Let’s just take the question of whether employees are motivated to give 100% at work. The medium and high performance groups report a lower average score than the low performing group. The study claims these groups “…aren’t reaching their full potential.” (p. 4) It could also be interpreted that the medium and high performance groups have a differing interpretation of ‘giving 100%’ actually means. Or that they are able to do the same (or better) a job as the low performers with less effort. Or that the low performers, to be more favourably viewed, are giving you the answer you want to here. Or that they interpret 7-point answer scales differently than the other groups. All of these are plausible explanations. Any of them could be true. Without first demonstrating that the differences are meaningful, and *then* exploring why the differences exist, taking action based upon any interpretation would be questionable.

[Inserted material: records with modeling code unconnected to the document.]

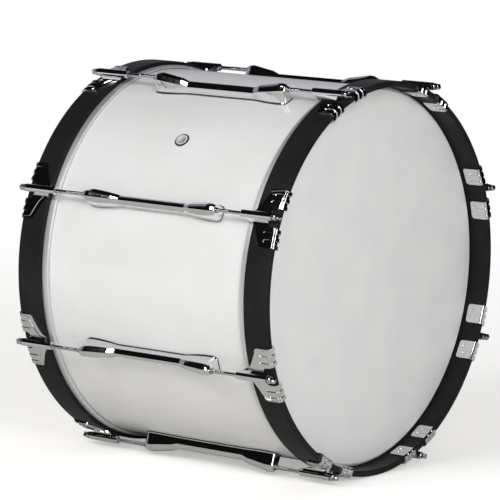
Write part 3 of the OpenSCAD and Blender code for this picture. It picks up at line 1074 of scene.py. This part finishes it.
@dataclass
class Claws:
    """Cast claws that grip the hoops; their solids get a rolled fold and softened edges."""

    layout: Layout
    skin: float = 2.8
    fold: float = 5.0
    soften: float = 0.5
    slice: float = 0.8
    strip: float = 5.0

    def build(self) -> None:
        """Softens a copy of every claw's solid."""
        for side, number in self.layout.places():
            node = f"{side.name}_claw_{number}"
            mesh = bpy.data.objects[node].data.copy()
            made = in_scene(f"{side.name}_claw_casting_{number}", mesh)
            self.round_edges(made, side, number)
            fit(made, Finishes.CASTING, node, f"{side.name}_rim")

    def roll_fold(self, work: Work, side: Side, number: int) -> None:
        """Rolls the square corner over the hoop's outer edge into a round fold.

        Args:
            work: the claw's mesh, where it stands.
            side: the end of the drum that it is at.
            number: its place round the drum.
        """
        turn = self.layout.turn(number)
        out = Vector((-math.sin(turn), 0, math.cos(turn)))
        across = Vector((math.cos(turn), 0, math.sin(turn)))
        axis = Vector((0, 0, self.layout.hoop_radius * MM))
        radius = self.layout.hoop_radius + self.skin - self.fold
        depth = self.layout.hoop_high + self.skin - self.fold
        cuts = [(axis + out * (radius - 3 + self.slice * k) * MM, out) for k in range(11)]
        cuts += [(axis + across * self.strip * k * MM, across) for k in range(-8, 9)]
        for k in range(7):
            level = side.value * (depth + self.slice * k) * MM
            cuts.append((Vector((0, level, 0)), Vector((0, 1, 0))))
        for place, normal in cuts:
            parts = [*work.verts, *work.edges, *work.faces]
            bmesh.ops.bisect_plane(work, geom=parts, dist=1e-6, plane_co=place, plane_no=normal)
        for vert in work.verts:
            arm = Vector((vert.co.x, 0, vert.co.z - axis.z))
            up, on = arm.length / MM - radius, abs(vert.co.y) / MM - depth
            if up > 0 and on > 0:
                share = max(up, on) / math.hypot(up, on)
                moved = axis + arm.normalized() * (radius + up * share) * MM
                vert.co = Vector((moved.x, side.value * (depth + on * share) * MM, moved.z))

    def round_edges(self, piece: Piece, side: Side, number: int) -> None:
        """Joins the solid's facets, rolls its fold and rounds its edges as a casting's are.

        Args:
            piece: the copy of the claw's solid.
            side: the end of the drum that it is at.
            number: its place round the drum.
        """
        work = bmesh.new()
        work.from_mesh(piece.data)
        bmesh.ops.remove_doubles(work, verts=work.verts, dist=0.01 * MM)
        flat = math.radians(1.0)
        bmesh.ops.dissolve_limit(work, angle_limit=flat, verts=work.verts, edges=work.edges)
        self.roll_fold(work, side, number)
        work.to_mesh(piece.data)
        work.free()
        bevel = piece.modifiers.new("soften", "BEVEL")
        bevel.width, bevel.segments, bevel.limit_method = self.soften * MM, 3, "ANGLE"
        bevel.angle_limit, bevel.use_clamp_overlap = math.radians(28), True
        apply_modifiers(piece)
        clean(piece, 30)


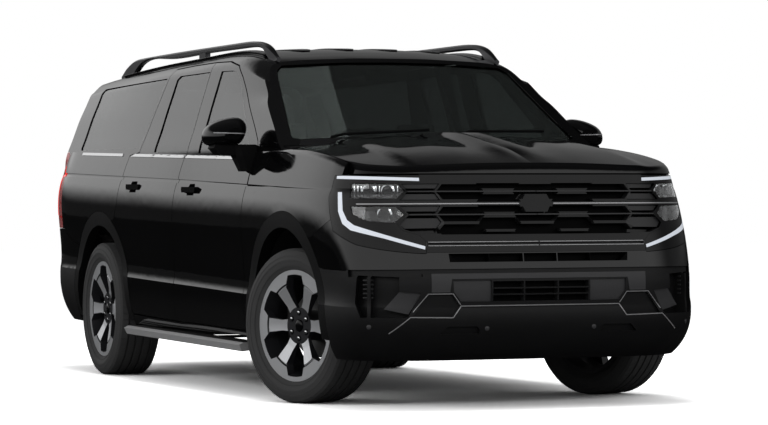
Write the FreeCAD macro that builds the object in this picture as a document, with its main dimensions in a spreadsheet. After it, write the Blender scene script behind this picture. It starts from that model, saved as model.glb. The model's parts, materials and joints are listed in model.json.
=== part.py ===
"""Full-size family suv, built as separate named pieces around one shared frame.

+X points to the nose, +Y to the vehicle's left and +Z up. The origin lies on the
ground below the middle of the vehicle's length. All lengths are millimetres.
Pieces of the right side are modelled and mirrored; middle pieces are joined from
two halves. The body is one skin lofted through level curves below the belt and
through cross-sections above it; panels, lamps and grille are cut from that skin.
"""

import FreeCAD
import Part
import math
import os

from FreeCAD import Placement, Rotation, Vector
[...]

You may argue that it is be unfair to pick on this one study (and there are any number of others that I could have used). At the same time, the organization is making a very big deal about it, claiming that “In the past week alone, nearly every major business media outlet has featured our research study…” They would very much like you to believe that the results of their study are true. They very strongly suggest that you should start managing differently. And they would really, really like you to hire them to do a study of your organization. In this example of research-as-marketing, the marketing is much stronger than the research.

My earlier caution still holds: If you want to be an informed consumer of research, follow the bias.